Odysseuse on the Move

Sunday, March 12, 2006

The Ubiquitous Pratfall

pratfall a humiliating mishap or blunder or a fall on the buttocks
ubiquitous existing or being everywhere at the same time; widespread

Charles Schulz, in his comic strip Peanuts, made good use of the pratfall. The most well known involves Lucy, a football, and Charley Brown, in which Lucy promises to hold the football so that Charley can kick it. At the last second, she jerks it away, Charley kicks thin air and suffers a pratfall. It became a recurrent theme.

In one episode of the animated feature Arthur, a children's program on PBS, Arthur makes an error in judgement and is shown with an egg splattered on his face - another type of pratfall.

All of us have blundered in one way or another, been embarrassed, got the wrong idea, had humiliating experiences, and, mostly, we prefer not to discuss them! Or even to own up to them. In families and among friends these sometimes become anecdotes repeated as comic events. I leave it to the reader to recall them.

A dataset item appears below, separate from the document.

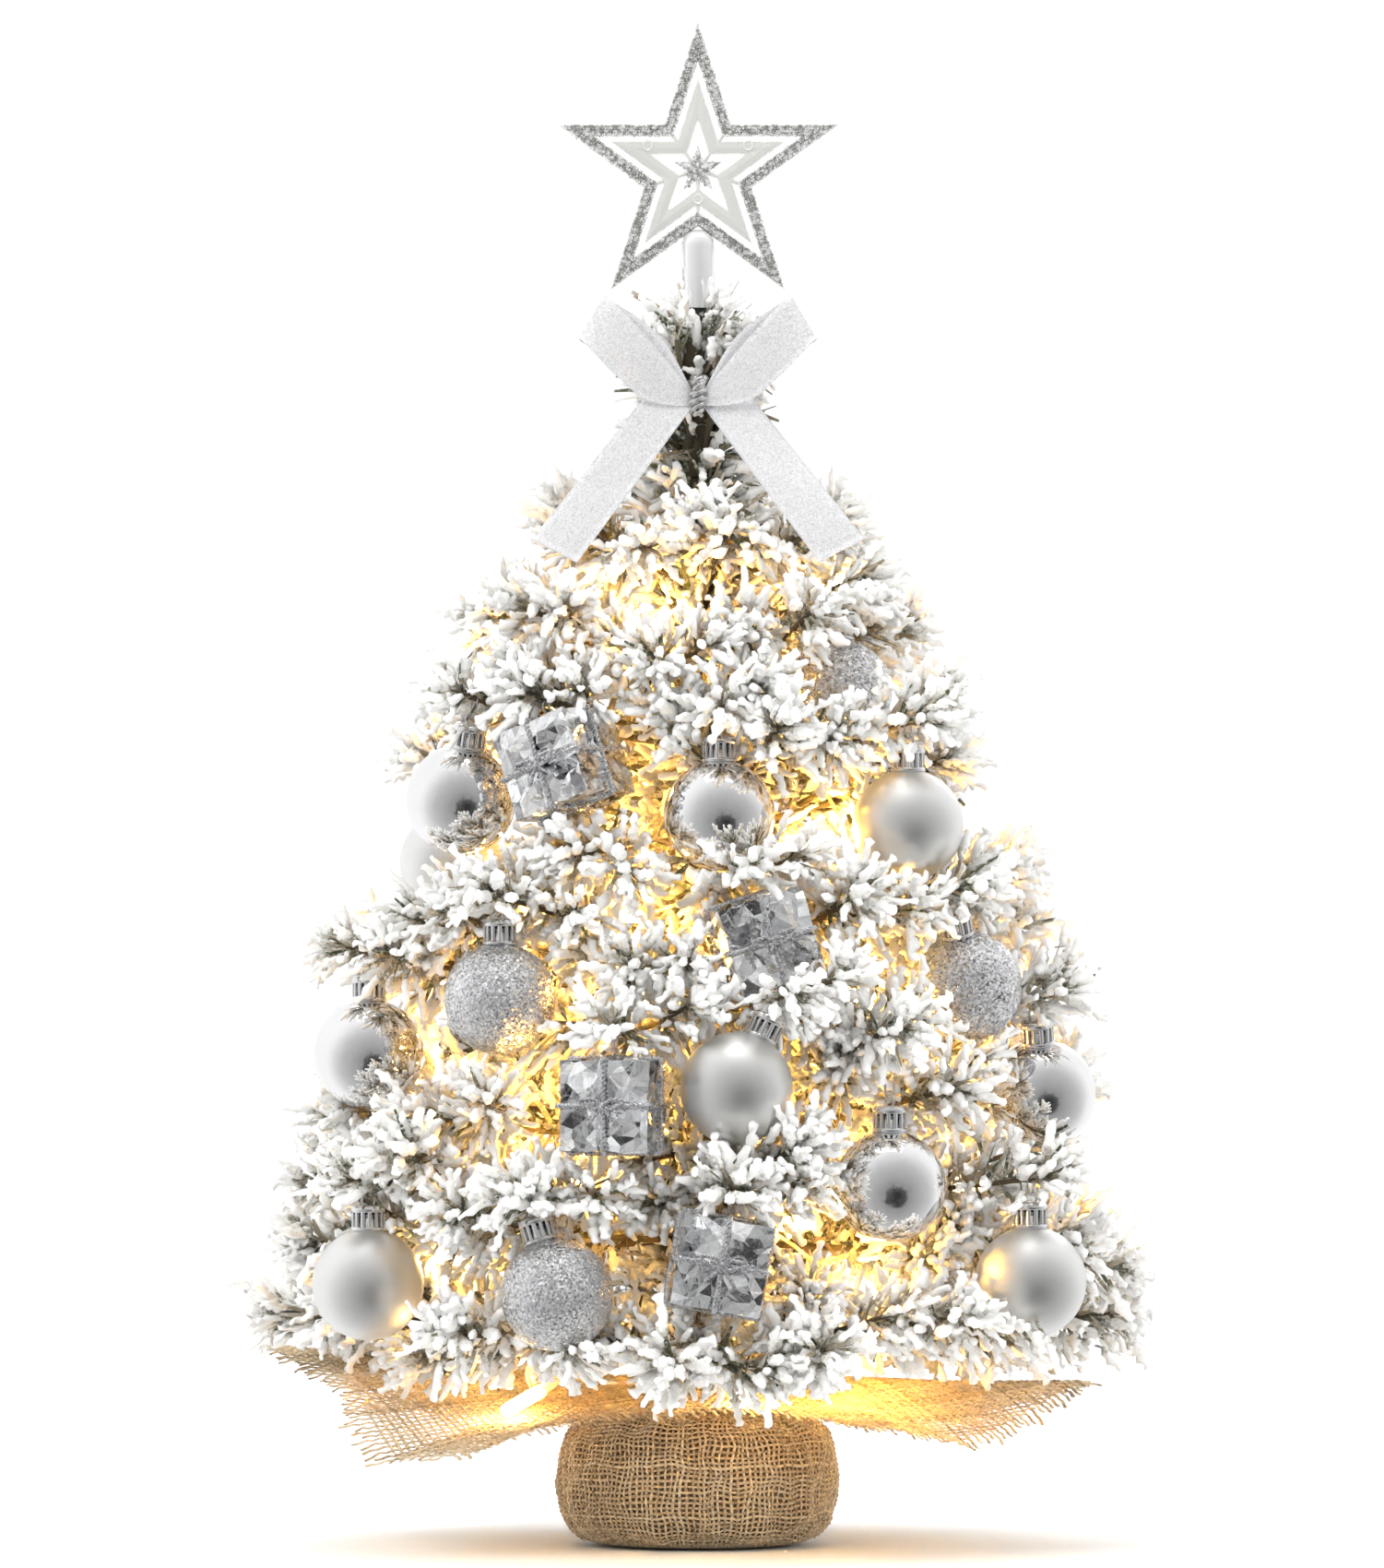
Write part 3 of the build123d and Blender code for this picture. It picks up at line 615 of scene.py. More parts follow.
class Needles:
    """Collects flocked PVC needles for one piece and turns them into one mesh."""

    def __init__(self):
        self.base, self.dir, self.wide, self.length, self.width, self.start, self.fat = (
            [] for _ in range(7)
        )

    def add(self, base, direction, length, width, start, fat, roll):
        """One needle: its flock starts at a share of its length, and 1 leaves it bare."""
        self.base.append(base)
        d = unit(direction)
        ref = np.array([0, 0, 1.0]) if abs(d[2]) < 0.9 else np.array([1.0, 0, 0])
        a = unit(np.cross(d, ref))
        b = np.cross(d, a)
        self.dir.append(d)
        self.wide.append(a * math.cos(roll) + b * math.sin(roll))
        self.length.append(length)
        self.width.append(width)
        self.start.append(start)
        self.fat.append(fat)

    def spray(self, p0, p1, spacing, length, flocked, tip_burst, open_first=74, open_last=34):
        """Needles all round the wire from p0 to p1, opening less towards the tip."""
        p0, p1 = np.asarray(p0, float), np.asarray(p1, float)
        run = np.linalg.norm(p1 - p0)
        axis = unit(p1 - p0)
        ref = np.array([0, 0, 1.0]) if abs(axis[2]) < 0.9 else np.array([1.0, 0, 0])
        a = unit(np.cross(axis, ref))
        b = np.cross(axis, a)
        count = int(run / spacing)
        turn = rng.uniform(0, 2 * math.pi)
        for i in range(count + tip_burst):
            t = min(1.0, (i + rng.uniform(-0.4, 0.4)) / max(count, 1))
            last = i >= count
            turn += NEEDLE_TURN + rng.normal(0, 0.35)
            opening = open_first + (open_last - open_first) * max(t, 0) + rng.normal(0, 15)
            if last:
                opening = rng.uniform(4, 62)
            o = math.radians(max(3.0, opening))
            around = a * math.cos(turn) + b * math.sin(turn)
            d = axis * math.cos(o) + around * math.sin(o)
            d = d + np.array([0, 0, rng.normal(-0.02, 0.06)])
            bare = rng.random() > flocked
            size = length * (rng.uniform(0.55, 0.85) if bare else rng.uniform(0.74, 1.14))
            self.add(
                p0 + axis * run * np.clip(t, 0, 1), d, size, rng.uniform(1.3, 2.0),
                1.0 if bare else rng.uniform(0.26, 0.58), rng.uniform(1.05, 1.85),
                rng.uniform(0, math.pi)
            )

    def dress(self, low, high, count, length, flocked):
        """Short needles that stand out of the wrapped pole between two heights."""
        for _ in range(count):
            azimuth = rng.uniform(0, 360)
            out = polar(azimuth, 1.0, 0.0)
            side = polar(azimuth + 90, 1.0, 0.0)
            d = out * rng.uniform(0.5, 1.0) + side * rng.normal(0, 0.5)
            d = d + np.array([0, 0, rng.uniform(-0.5, 1.1)])
            bare = rng.random() > flocked
            self.add(out * 6.2 + np.array([0, 0, rng.uniform(low, high)]), d,
                     length * rng.uniform(0.7, 1.2), rng.uniform(1.4, 2.4),
                     1.0 if bare else rng.uniform(0.15, 0.5), rng.uniform(1.1, 1.9),
                     rng.uniform(0, math.pi))

    def piece(self, name, extra=None):
        """One mesh of every needle that stays clear of the ornaments, and of the stems."""
        base = np.array(self.base)
        d = np.array(self.dir)
        w = np.array(self.wide)
        length = np.array(self.length)
        width = np.array(self.width)
        start = np.array(self.start)
        fat = np.array(self.fat)
        keep = np.ones(len(base), bool)
        for t in (0.35, 0.6, 0.8, 1.0):
            p = base + d * (length * t)[:, None]
            for c, r in keep_out:
                keep &= np.linalg.norm(p - c, axis=1) > r + 0.8
            keep &= ~in_bow(p)
            keep &= p[:, 2] > LOWEST
            keep &= np.hypot(p[:, 0], p[:, 1]) < WIDEST
        base, d, w, length, width, start, fat = (
            x[keep] for x in (base, d, w, length, width, start, fat)
        )
        n = len(base)
        up = np.cross(d, w)
        bend = rng.normal(0, 0.17, n) * length
        bend_w = rng.normal(0, 0.09, n) * length
        tint = rng.random(n)

        def at(t):
            return base + d * (length * t)[:, None] + up * (bend * t * t)[:, None] + w * (
                bend_w * t * t)[:, None]

        verts, faces, mats, tints, alongs = [], [], [], [], []
        # the flat strip
        stations = (0.0, 0.33, 0.66, 1.0)
        reach = np.where(start >= 1.0, 1.0, np.minimum(start + 0.15, 1.0))
        grid = []
        for s in stations:
            half = width * 0.5 * (1.0 if s < 0.9 else 0.55)
            c = at(reach * s)
            grid.append(np.stack([c - w * half[:, None], c + w * half[:, None]], 1))
        strip = np.concatenate(grid, 1).reshape(-1, 3)
        q = np.array([[0, 1, 3, 2], [2, 3, 5, 4], [4, 5, 7, 6]])
        f = (np.arange(n)[:, None, None] * 8 + q[None]).reshape(-1, 4)
        verts.append(strip)
        faces.append(f)
        mats.append(np.ones(len(f)))
        tints.append(np.repeat(tint, 8))
        alongs.append(np.tile(np.repeat(stations, 2), n))
        # the lump of flock round the outer part
        has = np.where(start < 1.0)[0]
        m = len(has)
        shape = np.array([0.42, 0.98, 0.98, 1.02, 1.08, 1.02, 0.80])
        rows = []
        for i in range(RINGS):
            t = i / (RINGS - 1)
            pos = start[has] + (1.03 - start[has]) * t
            c = (base[has] + d[has] * (length[has] * pos)[:, None]
                 + up[has] * (bend[has] * pos * pos + rng.normal(0, 0.5, m))[:, None]
                 + w[has] * (bend_w[has] * pos * pos + rng.normal(0, 0.35, m))[:, None])
            lump = shape[i] * fat[has] * (1.0 + 0.24 * (-1) ** i) * rng.uniform(0.68, 1.34, m)
            ring = []
            for k in range(SIDES):
                a = 2 * math.pi * k / SIDES
                r = lump * rng.uniform(0.74, 1.24, m)
                ring.append(
                    c + w[has] * (r * math.cos(a) * 1.12)[:, None]
                    + up[has] * (r * math.sin(a) * 0.82)[:, None]
                )
            rows.append(np.stack(ring, 1))
        end = base[has] + d[has] * (length[has] * 1.03 + fat[has] * 0.5)[:, None] + up[has] * (
            bend[has])[:, None] + w[has] * bend_w[has][:, None]
        flock = np.concatenate(rows + [end[:, None]], 1)
        per = RINGS * SIDES + 1
        wall = np.array(quads(RINGS, SIDES))
        last = (RINGS - 1) * SIDES
        tip = np.array([[last + k, last + (k + 1) % SIDES, per - 1] for k in range(SIDES)])
        off = len(strip)
        fq = (np.arange(m)[:, None, None] * per + wall[None]).reshape(-1, 4) + off
        ft = (np.arange(m)[:, None, None] * per + tip[None]).reshape(-1, 3) + off
        verts.append(flock.reshape(-1, 3))
        tints.append(np.repeat(tint[has], per))
        # along runs from 0 at a lump's root to 1 at its tip; the flock material paints shade at the root
        # from it
        ring_t = np.concatenate([np.repeat(np.arange(RINGS) / (RINGS - 1), SIDES), [1.0]])
        alongs.append(np.tile(ring_t, m))
        mats.append(np.zeros(len(fq)))
        mats.append(np.zeros(len(ft)))
        verts = np.concatenate(verts)
        faces = np.concatenate(faces).tolist() + fq.tolist() + ft.tolist()
        face_mat = np.concatenate(mats)
        tints = np.concatenate(tints)
        alongs = np.concatenate(alongs)
        if extra is not None and extra.n:
            ev = np.concatenate(extra.v)
            faces += [[i + len(verts) for i in g] for g in extra.f]
            verts = np.concatenate([verts, ev])
            face_mat = np.concatenate([face_mat, np.full(len(extra.f), 2)])
            tints = np.concatenate([tints, np.full(len(ev), 0.5)])
            alongs = np.concatenate([alongs, np.full(len(ev), 0.5)])
        return mesh_piece(name, verts, faces, [FLOCK, STRIP, STEM], face_mat, True,
                          {"tint": tints, "along": alongs})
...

The pratfall has been around for at least 17,000 years. Prehistoric cave paintings discovered in Lascaux, France, may give us an example. The paintings done by cavemen artists depict animals existing and hunted at the time. The hunters are merely primitive stick figures, but there is one realistic adult handprint. Did the artist, hands covered with paint and working bent over, straighten up and to brace himself, leave his handprint on the wall with no way to erase it? Art historians have various views, but some art students feel it was an early pratfall.

Saturday, March 04, 2006

Explaining the Inexplicable

inexplicable incapable of being explained, interpreted, or accounted for

Physicists have been seeking a Theory of Everything (TOE). Their searches have gone far beyond anything Einstein contemplated about the forces in our universe, or that he was willing to accept. One of the latest candidates for TOE is string theory, which deals wth the invisible and intricate - and no matter how many times it is studied, it leaves this layman befuddled. One is supposed to accept that there are many more dimensions in space than the three - height, breadth, depth - which are familiar concepts. It is said there are nine dimensions and one of time. The strings are coiled and vibrating within, or are, subatomic particles.

An unlikely source of wisdom put it thus: imagine a table upon which there is a magazine that explains everything known about our universe. An ant is crawling along the floor beneath that table. Consider what the ant knows of the content of the magazine. We are like that ant.

Wednesday, March 01, 2006

March 1: The Second Verse

Now that the month of love, February, is past, it is time for the second verse of the lovely poem Fate by Susan Marr Spalding, to appear. The first verse can be read in the February 6, 2006 post titled Found: A Love Song for February.

And two shall walk some narrow way of life
So nearly side by side, that should one turn
Ever so little space to left or right
They needs must stand acknowledged face to face.
And yet with wistful eyes that never meet,
With groping hands that never clasp, and lips
Calling in vain to ears that never hear,
They seek each other all their weary days
And die unsatisfied--and this is Fate.